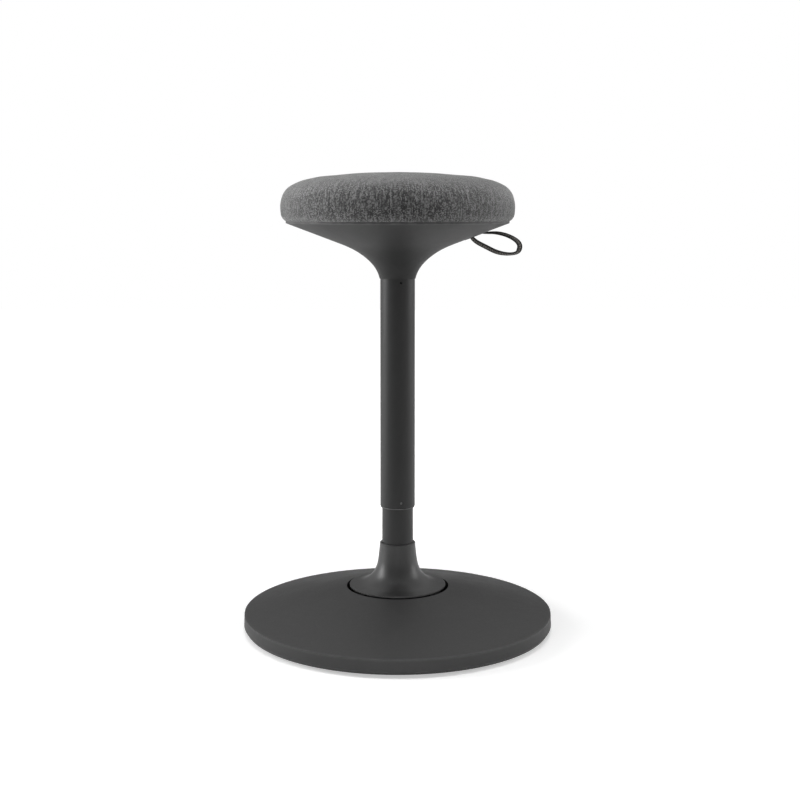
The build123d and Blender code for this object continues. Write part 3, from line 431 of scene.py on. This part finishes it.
# %% Base
# Painted highlight along the base cover's upper rim edge.
base_rim = (0.219, 0.024, 0.0035)
powder_base = coated(
    "powder_coat_base", 0.190, 0.50, 1100.0, 0.00012, edge=base_rim, sheen=0.40
)
paint(powder_base, "base_cover")
cast_iron = coated("cast_iron", 0.22, 0.68, 700.0, 0.0003, metal=0.6, sheen=0.4)
paint(cast_iron, "base_weight", "pivot_housing", "column_foot")
zinc = coated("zinc_plated_steel", 0.62, 0.34, 1800.0, 0.00005, metal=1.0)
paint(zinc, "base_plate", "cover_screws", "housing_bolts", "stem_washer", "stem_nut")
rubber = coated("black_rubber", 0.13, 0.82, 1300.0, 0.0002, sheen=0.3)
paint(rubber, "foot_ring", "tilt_bush")

# %% Column, collar and tube
# Painted highlight round the collar's foot edge.
collar_rim = (0.0688, 0.061, 0.002)
collar_plastic = coated(
    "collar_plastic", 0.182, 0.36, 2600.0, 0.00008, edge=collar_rim, sheen=0.55
)
paint(collar_plastic, "floor_collar")
# Painted highlight round the tube's lower lip.
tube_end = (0.025, 0.1728, 0.002)
powder_tube = coated("powder_coat_tube", 0.16, 0.46, 1200.0, 0.0001, edge=tube_end, sheen=0.42)
paint(powder_tube, "column_tube", "outer_tube")
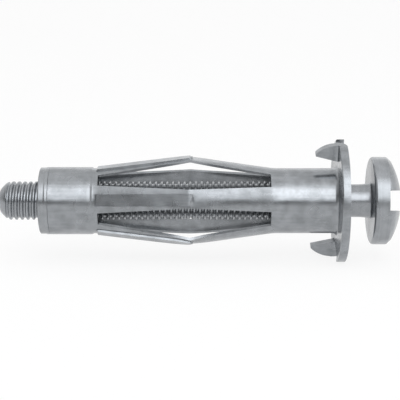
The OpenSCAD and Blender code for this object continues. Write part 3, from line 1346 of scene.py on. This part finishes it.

....................

## [Written task]
Make an exact copy of the listing, including every line.

## [The result]
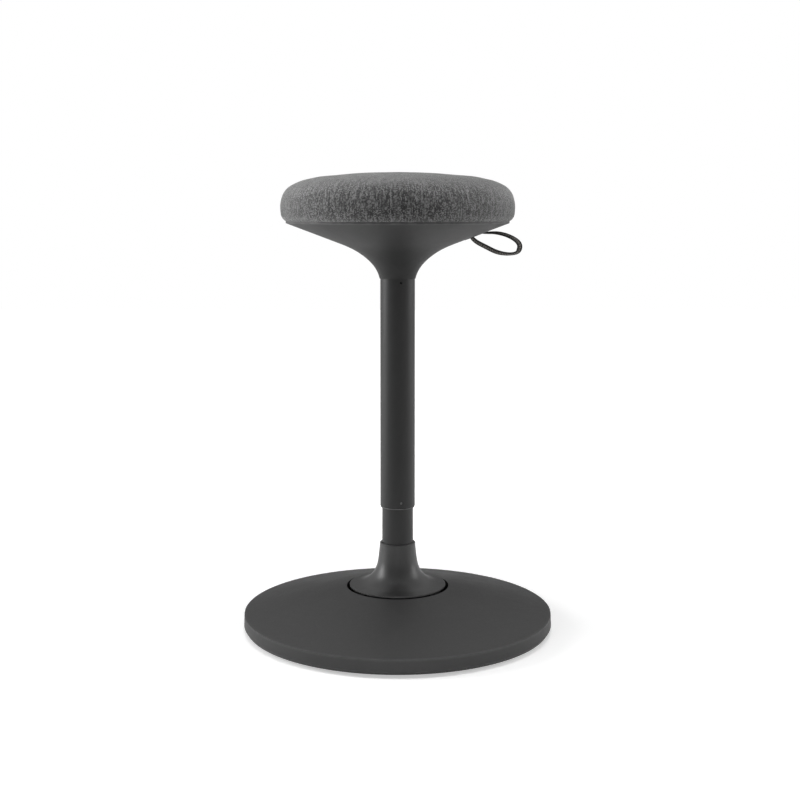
The build123d and Blender code for this object continues. Write part 3, from line 431 of scene.py on. This part finishes it.
# %% Base
# Painted highlight along the base cover's upper rim edge.
base_rim = (0.219, 0.024, 0.0035)
powder_base = coated(
    "powder_coat_base", 0.190, 0.50, 1100.0, 0.00012, edge=base_rim, sheen=0.40
)
paint(powder_base, "base_cover")
cast_iron = coated("cast_iron", 0.22, 0.68, 700.0, 0.0003, metal=0.6, sheen=0.4)
paint(cast_iron, "base_weight", "pivot_housing", "column_foot")
zinc = coated("zinc_plated_steel", 0.62, 0.34, 1800.0, 0.00005, metal=1.0)
paint(zinc, "base_plate", "cover_screws", "housing_bolts", "stem_washer", "stem_nut")
rubber = coated("black_rubber", 0.13, 0.82, 1300.0, 0.0002, sheen=0.3)
paint(rubber, "foot_ring", "tilt_bush")

# %% Column, collar and tube
# Painted highlight round the collar's foot edge.
collar_rim = (0.0688, 0.061, 0.002)
collar_plastic = coated(
    "collar_plastic", 0.182, 0.36, 2600.0, 0.00008, edge=collar_rim, sheen=0.55
)
paint(collar_plastic, "floor_collar")
# Painted highlight round the tube's lower lip.
tube_end = (0.025, 0.1728, 0.002)
powder_tube = coated("powder_coat_tube", 0.16, 0.46, 1200.0, 0.0001, edge=tube_end, sheen=0.42)
paint(powder_tube, "column_tube", "outer_tube")
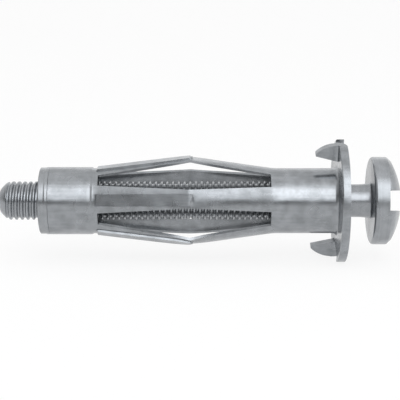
The OpenSCAD and Blender code for this object continues. Write part 3, from line 1346 of scene.py on. This part finishes it.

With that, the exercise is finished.